Les personnages. En voilà un point important. Cette année, Universal, explique Kervéan, aurait préféré que Georges-Alain, candidat au profil atypique gagne et pas Houcine, qui serait jugé “trop lisse”, et “limité aux comédies musicales” selon Pascal Nègre, PDG de la major (40 % des ventes de disques en France), dont Kervéan ne cite pas les propos, mais se fonde sur des ouï dire. C’est finalement Nolwenn qui l’a emporté samedi 21 décembre à l’issue d’un vote du public (les appels rémunèrent la chaine). La jeune femme est suspectée par certains magazines d’entretenir une liaison avec Mathieu Gonnet, le répétiteur des académiciens. Interrogé sur ce sujet, le très discret Ara Aprikian, directeur-adjoint au divertissement et responsable des jeux et de la télé-réalité à TF1, dit “si quoi que ce soit de non conforme avec une institution scolaire (institution scolaire, il vaut mieux entendre ça que d’être sourd, NDR) avait eut lieu, nous l’aurions vu et nous en aurions tiré les conséquences”. Ce à quoi Kervéan ajoute, dans un renvoi mentionné par une astérisque, que Mathieu Gonnet “aurait reconnu être amoureux de Nolwenn, mais s’est défendu d’une quelconque liaison.” Il aurait également récusé toute idée de favoritisme.

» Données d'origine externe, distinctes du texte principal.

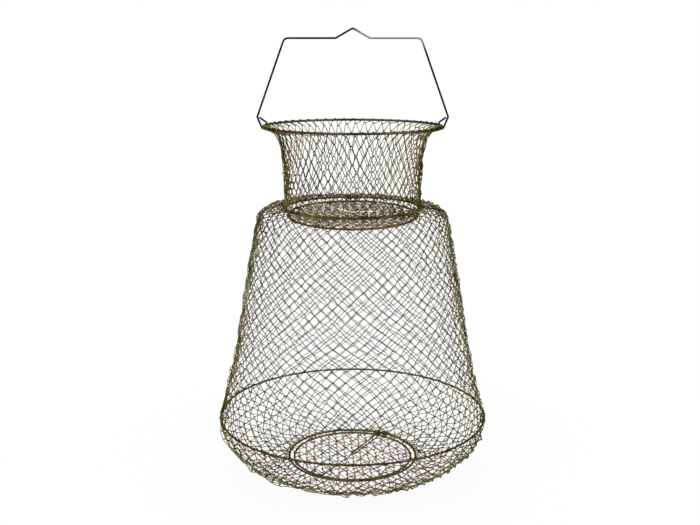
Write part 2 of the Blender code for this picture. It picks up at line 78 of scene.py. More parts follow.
SENSOR_WIDTH = 36.0
CAMERA_X = -0.0032
CAMERA_DISTANCE = 1.1778
CAMERA_OVER_RIM = 0.0944
CAMERA_PITCH = math.radians(12.46)
CAMERA_NEAR = 0.01
CAMERA_FAR = 20.0

# Wire diameters, and the gap kept between wires that touch. The stay and the springs are drawn
# thicker than their solids, and the mesh wire a little thicker than the real wire, because they look
# heavier than that in the photograph.
RIM_WIRE = 0.0030
RING_WIRE = 0.0024
BAIL_WIRE = 0.0024
MESH_WIRE = 0.00096
LOOP_WIRE = 0.0012
STAY_WIRE = 0.0012
STAY_SHOWN = 0.0017
SPRING_WIRE = 0.0010
SPRING_SHOWN = 0.0016
GAP = 0.0003

# Walls, as in the part, but for the collar, which turns down from a narrow lip under the rim, and
# for the body, which leaves the neck ring by a short step out and a little up
COLLAR_LIP = 0.0100
COLLAR_LIP_DROP = 0.0025
COLLAR_FLARE = 0.0180
NECK_STEP_OUT = 0.0030
NECK_STEP_UP = 0.0006
SHOULDER_OUT = 0.0345
SHOULDER_START = 0.0090
SHOULDER_RISE = 0.0020
SHOULDER_HEIGHT = 0.0180
BODY_WAIST = 0.0030
BODY_SWELL = 0.0012
BOWL_FLAT_OUT = 0.0105
BOWL_TOP_DROP = 0.0045
BOWL_SAG = 0.0050
BOWL_POWER = 1.8

# Bail, as in the part, but for its eye, which closes lower on the inner side
BAIL_HEIGHT = 0.1021
PEAK_RISE = 0.0114
PEAK_HALF_WIDTH = 0.0200
BAR_HALF_WIDTH = 0.0799
KNEE_OUT = 0.0078
KNEE_UP = 0.0110
PEAK_BEND = 0.0040
CORNER_BEND = 0.0065
KNEE_BEND = 0.0020
EYE_INNER_UP = 0.0046
EYE_END_DOWN = 0.0004

# Doors, as in the part, but for the springs' drawn coils and hairpin tips
HINGE_HALF_WIDTH = 0.0084
TRAP_TILT = math.radians(3.0)
DOOR_NET_THICKNESS = 0.0015
SPRING_TURNS = 2.5
SPRING_CLEARANCE = 0.0005
SPRING_PITCH = 0.00154
SPRING_TIP_HALF_WIDTH = 0.0018
SPRING_TIP_SHOWN = 0.0025
TRAP_SPRING_LEG = 0.0330
HATCH_SPRING_LEG = 0.0750
TRAP_STAY_LEFT = math.radians(131.0)
TRAP_STAY_RIGHT = math.radians(63.0)
TRAP_STAY_MIDDLE = (0.0, 0.004)
TRAP_STAY_ELBOW = ((0.030, 0.010), (0.036, 0.024))
TRAP_SPOKE = math.radians(-83.0)
HATCH_SPOKE = math.radians(-90.0)
HOOK_REACH = 0.0080

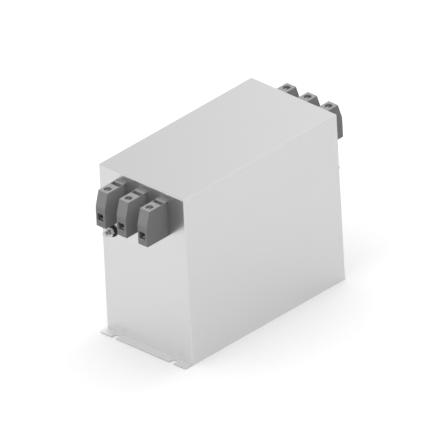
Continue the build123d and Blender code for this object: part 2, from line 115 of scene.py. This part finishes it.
# Studio. A run is a stretch of the plane's own X axis, and a glow has the levels at its ends.
# Diffuse surfaces see the sky at SKY_LEVEL plus the dot product of SKY_TILT and its direction.
SKY_SEEN = 1.0
SKY_MIRRORED = 0.964
SKY_LEVEL = 0.4
SKY_TILT = (-0.25, 0.03, 1.05)
FLOOR_SIZE = 8.0
FLOOR_DROP = 0.02 * MM
FLOOR_WHITE = 0.78
# Painted reflection: the floor as mirrors show it is set apart from the floor the camera sees
FLOOR_WHITE_MIRRORED = 0.49
FLOOR_BOUNCE = 0.1
# Painted shadow: the glow the camera sees is lower near the middle and rises over the run, so the
# floor is darker in a band across the object's width
FLOOR_GLOW = (0.228, 0.29)
FLOOR_GLOW_RUN = (38 * MM, 70 * MM)
# Painted reflection: the glow mirrors see fades towards +X, so the right-hand wall mirrors a darker
# floor
FLOOR_GLOW_MIRRORED = (0.515, 0.467)
FLOOR_GLOW_MIRRORED_RUN = (-60 * MM, 60 * MM)
BACKDROP_SIZE = 3.0
BACKDROP_TURN = 45.0
BACKDROP_DISTANCE = 0.6
BACKDROP_GLOW = (0.875, 1.1)
BACKDROP_GLOW_RUN = (-250 * MM, 250 * MM)

# A ray's Diffuse Depth, a whole number, is under this until a diffuse surface scatters it
DIFFUSE_DEPTH_LIMIT = 0.5


def math_node(tree, operation, first, second, clamp=True):
    """A two-input math node on sockets or numbers."""
    node = tree.nodes.new("ShaderNodeMath")
    node.operation = operation
    node.use_clamp = clamp
    for socket, value in zip(node.inputs, (first, second)):
        if isinstance(value, float):
            socket.default_value = value
        else:
            tree.links.new(value, socket)
    return node.outputs[0]


def spread(tree, value, run, levels, shape="LINEAR"):
    """A value that goes from one level to the other over its run, and no further."""
    node = tree.nodes.new("ShaderNodeMapRange")
    node.interpolation_type = shape
    node.inputs["From Min"].default_value, node.inputs["From Max"].default_value = run
    node.inputs["To Min"].default_value, node.inputs["To Max"].default_value = levels
    tree.links.new(value, node.inputs["Value"])
    return node.outputs["Result"]


def coordinate(tree, kind, axis):
    """One axis of a kind of texture coordinates."""
    coords = tree.nodes.new("ShaderNodeTexCoord")
    split = tree.nodes.new("ShaderNodeSeparateXYZ")
    tree.links.new(coords.outputs[kind], split.inputs["Vector"])
    return split.outputs[axis]


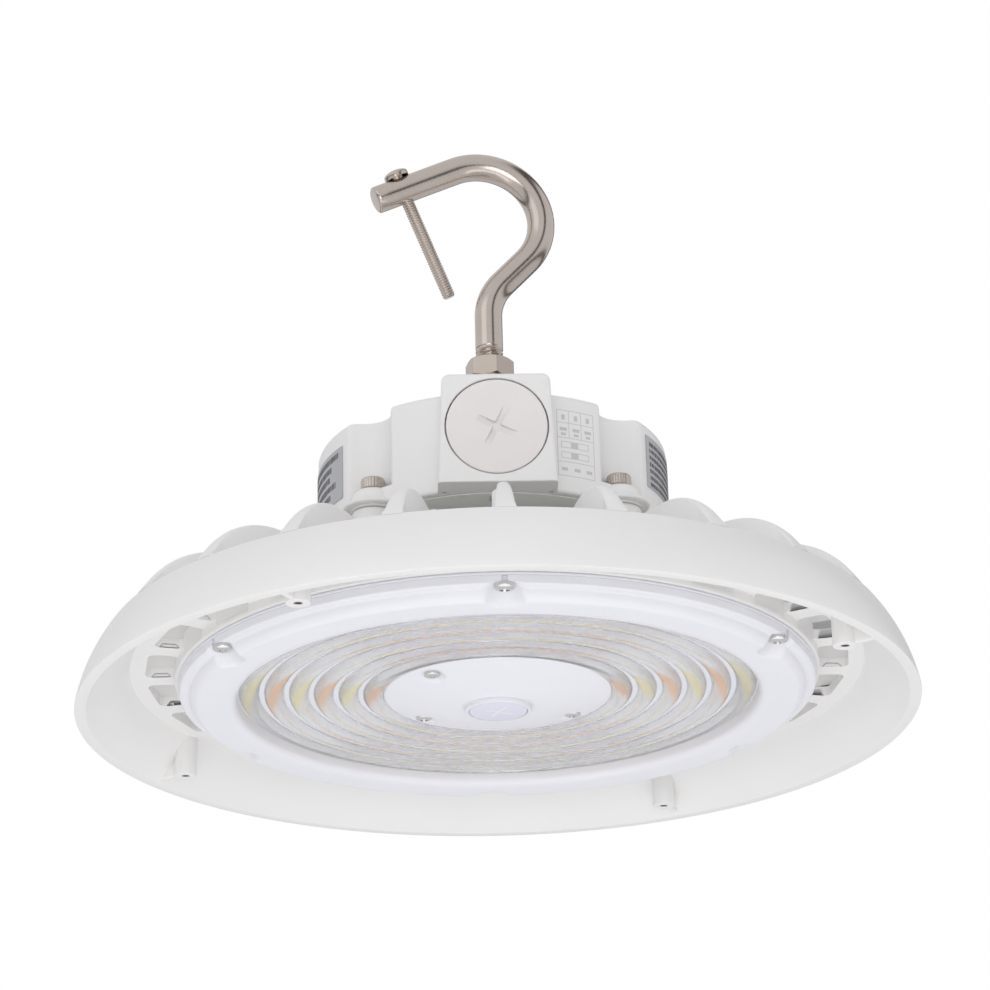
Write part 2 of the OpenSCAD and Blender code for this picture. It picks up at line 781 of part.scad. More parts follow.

En tout cas, Georges-Alain le dit tout net : “Nolwenn ne sera jamais mon amie.” Kervéan a rencontré l’académicien métis, qui reconnait avoir fait un passage par la case prison à vingt ans, et nous livre ses propos, “bruts de décoffrage.”

Kervéan a aussi rencontré Armande Altaï, qui dit-elle, ne sera pas de “Star Ac 3”. Elle qui a parfois les larmes aux yeux en évoquant ses petits protégés dit craindre qu’un des candidats “ne s’en relève pas” si jamais pour eux, un jour, le téléphone arrêtait de sonner. Kervéan explique aussi que le prochain disque d’Armande n’intéresse pas Universal. Ainsi va la télé-réalité, qui offre un album clé en main à un pétomane du sud-ouest et ignore le talent de celle qui a bel et bien (n’en déplaise à Nolwenn) LA plus belle voix de la Star Ac’.